La mozzarella d’Edoardo Antonini est fabriquée avec du lait cru. Il n’est ni chauffé, ni refroidi après la traite. Si bien que tous les ferments du lait sont en partie préservés à l’heure de la fabrication du fromage. Les milliards de micro-organismes de cette flore lactique sont les précurseurs des arômes et du goût du fromage. Voilà pourquoi la mozzarella d'Edoardo possède une saveur si exceptionnelle. Justement parce que le lait n’a rien perdu des parfums issus de la nourriture des bufflonnes. A contrario, de nombreux produits importés d’Italie sont fabriqués avec du lait pasteurisé de vache ou de bufflonne nourries à l’auge avec des fourrages de conserve (comme l’ensilage de maïs). Leur goût est donc beaucoup plus décevant.

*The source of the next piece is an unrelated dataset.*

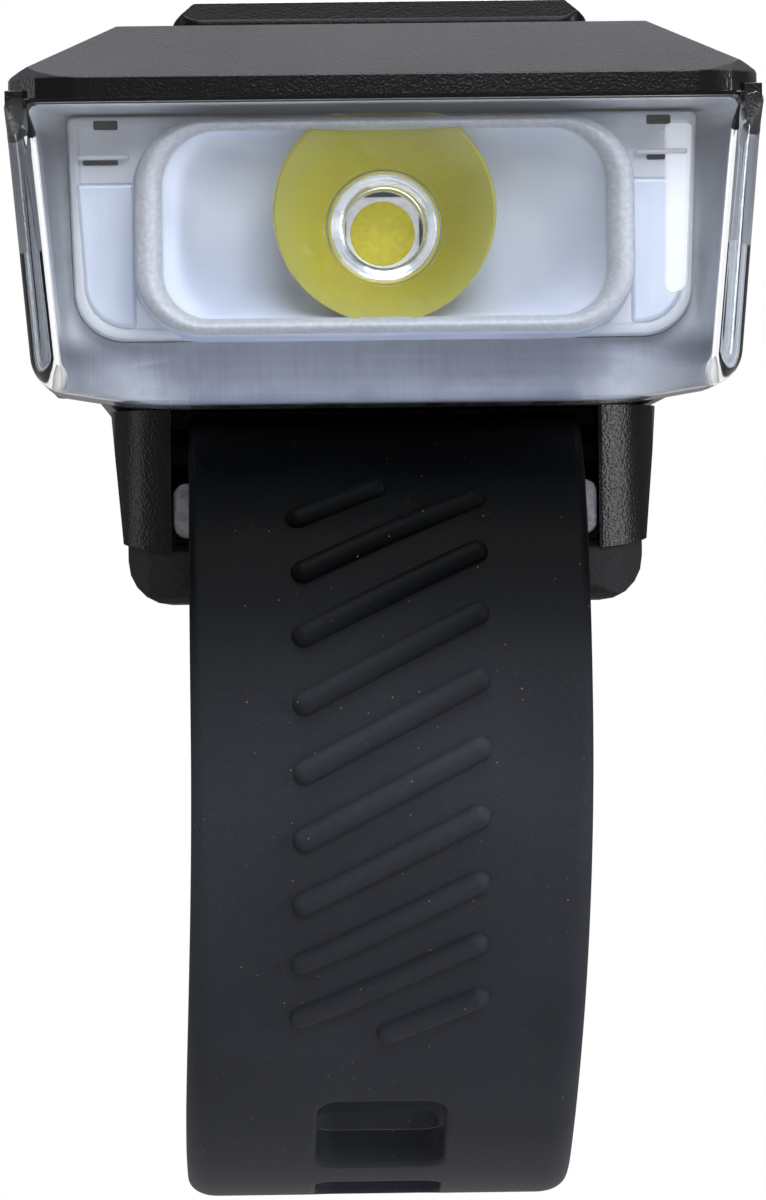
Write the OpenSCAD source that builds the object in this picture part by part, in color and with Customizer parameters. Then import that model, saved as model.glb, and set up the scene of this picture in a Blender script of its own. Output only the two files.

Un fromage à consommer rapidement pour apprécier ses saveurs

Croquer une mozzarella juste après sa fabrication, quand elle est au fait de sa fraicheur, est un plaisir exceptionnel, surtout chez Edoardo Antonini. Elle est encore spongieuse, gorgée d’un jus lacté aromatique. Elle s’apprécie telle quelle sans autre apparat qu’un filet d’huile d’olive, et un peu de poivre. Avec les jours qui passent, la mozzarella devient plus crémeuse. Elle s’assèche. Sa vie est donc très courte. Alors, la faire voyager depuis l’Italie apparaît comme une hérésie. C’est pourquoi, Edoardo refuse d’expédier sa mozzarella. Il faut venir à la ferme pour l’acheter ou s’asseoir à l’une des tables du restaurant attenant, la Bourdasso. Son frère Giacomo la cuisine avec ou sans les pâtes.